> _Data for this task_

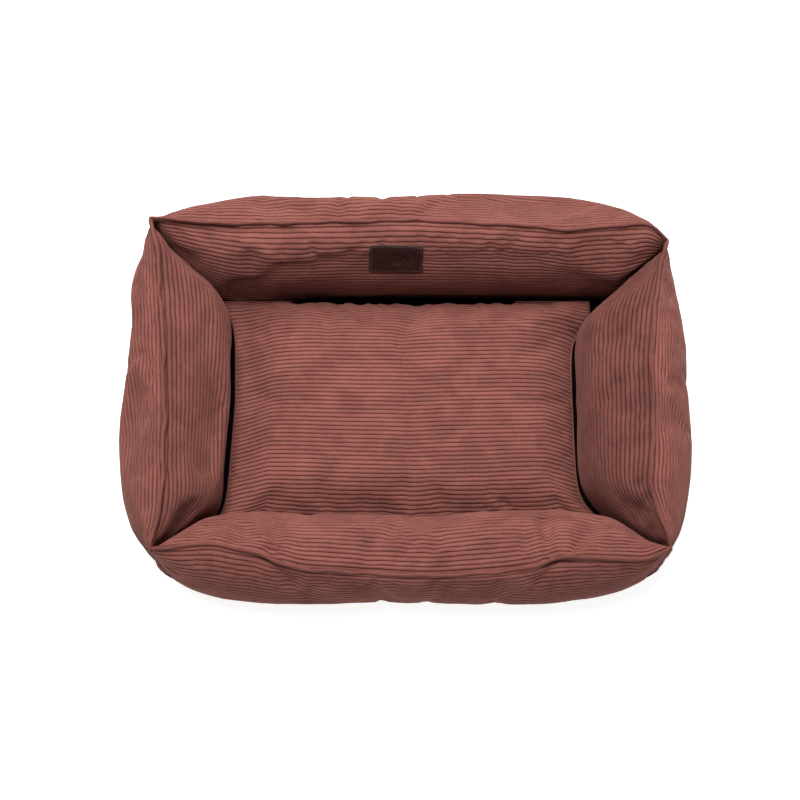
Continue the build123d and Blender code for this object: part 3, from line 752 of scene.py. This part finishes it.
class Patch:
    """The leather patch on the inner face of the back wall, as a smooth surface over the ribs."""

    def __init__(self, wall, base):
        low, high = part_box("leather_patch")
        self.half_x = (high[0] - low[0]) / 2
        self.half_y = np.hypot(high[2] - low[2], high[1] - low[1]) / 2
        self.u = (low[0] + high[0]) / 2 - wall.tips[0][0]
        self.v = PATCH_ARC + self.half_y
        rows, columns = base.shape[:2]
        middle = base[:, columns // 2]
        run = run_along(middle)
        reach, across, up = PATCH_FIT
        a, b = np.meshgrid(np.linspace(-reach, reach, across), np.linspace(-reach, reach, up))
        row = np.interp((self.v - b * self.half_y).ravel(), run, np.arange(rows))
        column = (self.u + a * self.half_x).ravel() / wall.length * (columns - 1)
        points = base[row.round().astype(int), column.round().astype(int)]
        self.fit = np.linalg.lstsq(self.terms(a.ravel(), b.ravel()), points, rcond=None)[0]

    @staticmethod
    def terms(a, b):
        return np.stack([np.ones_like(a), a, b, a * b, a**2, b**2, a**2 * b, b**3, b**4], axis=-1)

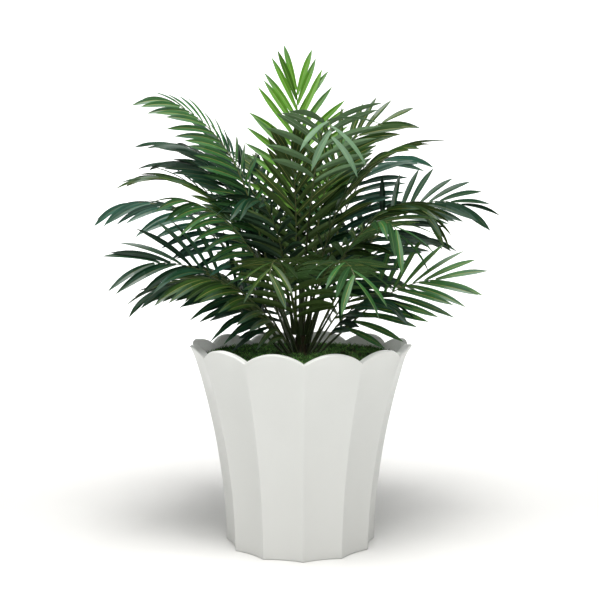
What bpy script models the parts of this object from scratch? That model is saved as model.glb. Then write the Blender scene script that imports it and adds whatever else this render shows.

> _What needs to be done_
Print back all the lines verbatim.

> _Reply_
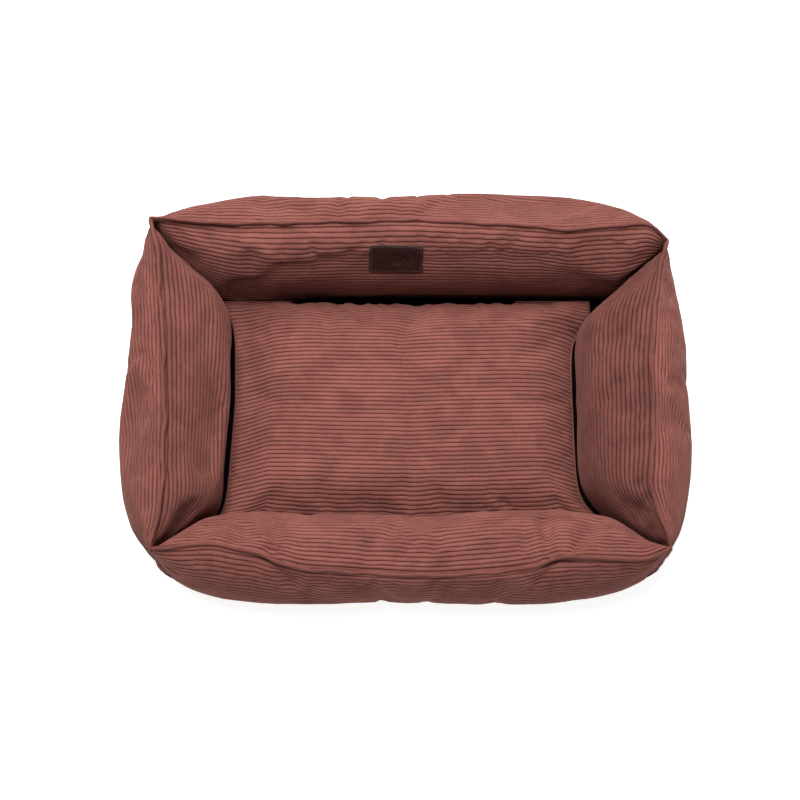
Continue the build123d and Blender code for this object: part 3, from line 752 of scene.py. This part finishes it.
class Patch:
    """The leather patch on the inner face of the back wall, as a smooth surface over the ribs."""

    def __init__(self, wall, base):
        low, high = part_box("leather_patch")
        self.half_x = (high[0] - low[0]) / 2
        self.half_y = np.hypot(high[2] - low[2], high[1] - low[1]) / 2
        self.u = (low[0] + high[0]) / 2 - wall.tips[0][0]
        self.v = PATCH_ARC + self.half_y
        rows, columns = base.shape[:2]
        middle = base[:, columns // 2]
        run = run_along(middle)
        reach, across, up = PATCH_FIT
        a, b = np.meshgrid(np.linspace(-reach, reach, across), np.linspace(-reach, reach, up))
        row = np.interp((self.v - b * self.half_y).ravel(), run, np.arange(rows))
        column = (self.u + a * self.half_x).ravel() / wall.length * (columns - 1)
        points = base[row.round().astype(int), column.round().astype(int)]
        self.fit = np.linalg.lstsq(self.terms(a.ravel(), b.ravel()), points, rcond=None)[0]

    @staticmethod
    def terms(a, b):
        return np.stack([np.ones_like(a), a, b, a * b, a**2, b**2, a**2 * b, b**3, b**4], axis=-1)

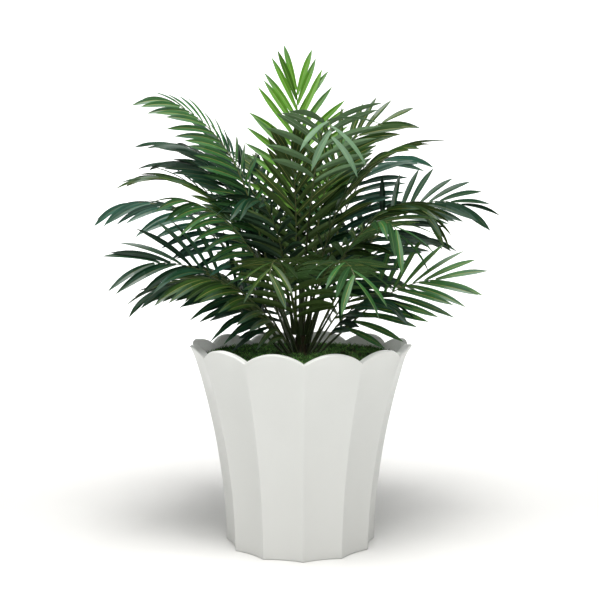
What bpy script models the parts of this object from scratch? That model is saved as model.glb. Then write the Blender scene script that imports it and adds whatever else this render shows.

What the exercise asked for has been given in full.